Выяснить подробные списки потерь нелегко, зачастую невозможно, особенно когда уровень потерь очень высок, а подтвердить данные того или иного летописного источника тоже достаточно трудно. Так, убитые в шотландском сражении под Данбаром в 1296 году, согласно утверждениям четырех хронистов — современников тех событий, исчислялись 22 000, 30 000 и 100 000 человек (двое сошлись на самой скромной цифре). И снова приходится говорить о том, что среди павших обычно наибольшего внимания заслуживали дворяне, и по этой причине уровень потерь среди знати известен намного лучше. Сочетание рыцарского кодекса чести и прочных доспехов обычно помогало держать потери среди рыцарей на более низком уровне, поэтому когда в битве при Баннокберне в 1314 году погибло почти сорок английских рыцарей, то это считалось целым событием. К началу XIV столетия потери среди рыцарей и пеших воинов стали расти. При разгроме французов под Пуатье в 1356 году были убиты девятнадцать членов ведущих дворянских семейств, помимо 2000 простых воинов; в резне под Азенкуром погибли почти сто представителей знати (в том числе три герцога), полторы тысячи рыцарей и почти 4000 простых воинов. В обоих случаях уровень потерь для французской кавалерии составил приблизительно сорок процентов. Достаточно сравнить эти потери с результатом битвы при Бремюле в 1119 году, во время которой Ордерик Виталий насчитал всего трех убитых из 900 участвующих в сражении рыцарей. Согласно общему подсчету, в средние века побежденные армии несли потери в размере от двадцати до пятидесяти процентов живой силы.

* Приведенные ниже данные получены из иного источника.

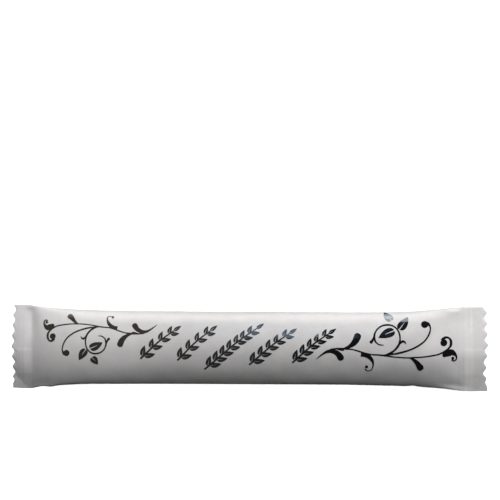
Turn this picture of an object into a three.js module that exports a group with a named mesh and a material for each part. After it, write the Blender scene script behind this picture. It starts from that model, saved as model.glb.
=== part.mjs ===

Изучая последствия битвы при Ватерлоо, Веллингтон обратился к человеческой цене войны, заявив, что «после проигранной битвы самым большим несчастьем является битва выигранная». Средневековые хронисты не всегда были склонны к таким размышлениям, как демонстрирует приводимый ниже живописный отрывок. Его написал арабский летописец, наблюдавший битву при Хаттине в 1187 году, когда Саладин разгромил армию крестоносцев. Эти слова запросто подошли бы к описанию любой батальной сцены Средневековья:
Мертвыми были усеяны холмы и долины… Хаттин избавился от их душ, и аромат победы густо смешивался с вонью от разлагающихся трупов. Я проходил мимо них и видел повсюду окровавленные части тел, раскроенные черепа, изуродованные носы, отрезанные уши, разрубленные шеи, выколотые глаза, вспоротые животы, выпавшие наружу внутренности, обагренные кровью волосы, исполосованные туловища, отрубленные пальцы… Перерубленные пополам тела, пробитые стрелами лбы, торчащие наружу ребра… безжизненные лица, зияющие раны, последние вздохи умирающих… реки крови… О, сладостные реки победы! О, долгожданное утешение!
Как мы убедимся ниже, это еще не самая ужасная бойня! Даже реки пролитой крови порой не удовлетворяли победителей.
В центре внимания данной книги судьба лиц, не вовлеченных непосредственно в военные действия: женщин, детей, священнослужителей и пленных. Законы войны в том виде, в котором они существовали тогда, предоставляли защиту этим социальным группам, но в действительности этого зачастую не было и в помине. Jus ad hellum (оправдание войны) либо слишком часто игнорировалось, либо использовалось непропорционально по отношению к jus in bello (законам ведения войны). Эффективная тотальная война в XX веке подвергается всеобщему осуждению, но многие пытаются найти оправдание многочисленным эпизодам массовой гибели мирного населения, таким, как варварские бомбардировки Дрездена и Хиросимы. В этом смысле и средние века мало чем отличались: экономические цели были не менее важны, чем военные, а сила и террор оказывали влияние на решимость противника. В реальности, за исключением сражений эпохи Позднего Средневековья, мирное население всегда оказывалось самым незащищенным в военное время. В отличие от большинства осад и практически всех походов и экспедиций, средневековые битвы представляли собой войну в ее «чистейшем» виде: без женщин и детей; священники присутствовали только где-то на «периферии», вознося молитвы Господу, которого просили принести победу и ниспослать благословение войску. На поле брани присутствовали только сами участники сражения, единственной целью которых было уничтожить, разгромить противника. Если воин сдавался в плен или был схвачен и обезоружен, то его статус немедленно изменялся: он переходил в разряд невоюющих. Это четкое разграничение — теоретически — гарантировало пленнику жизнь. Но безнравственная и кровавая реальность средневековой войны означала, что добровольная сдача или захват в плен не могли считаться железной гарантией безопасности. Всегда подразумевалось, что бросившие оружие вполне могут погибнуть в неразберихе и суматохе битвы. Обуянные жаждой крови победители пренебрегали всякими ограничениями, накладываемыми на них любыми правилами и кодексами, и в пылу сражения порой вовсе не хотели никого брать в плен. В большинстве эпизодов массовой резни, описанных ниже, противостояние сторон имело определенное завершение. И у всех таких эпизодов есть нечто общее: истребление пленников являлось намеренным и заранее спланированным актом, который осуществлялся по недвусмысленному приказу победоносного военачальника. Все эти военачальники, за редким исключением, были королями.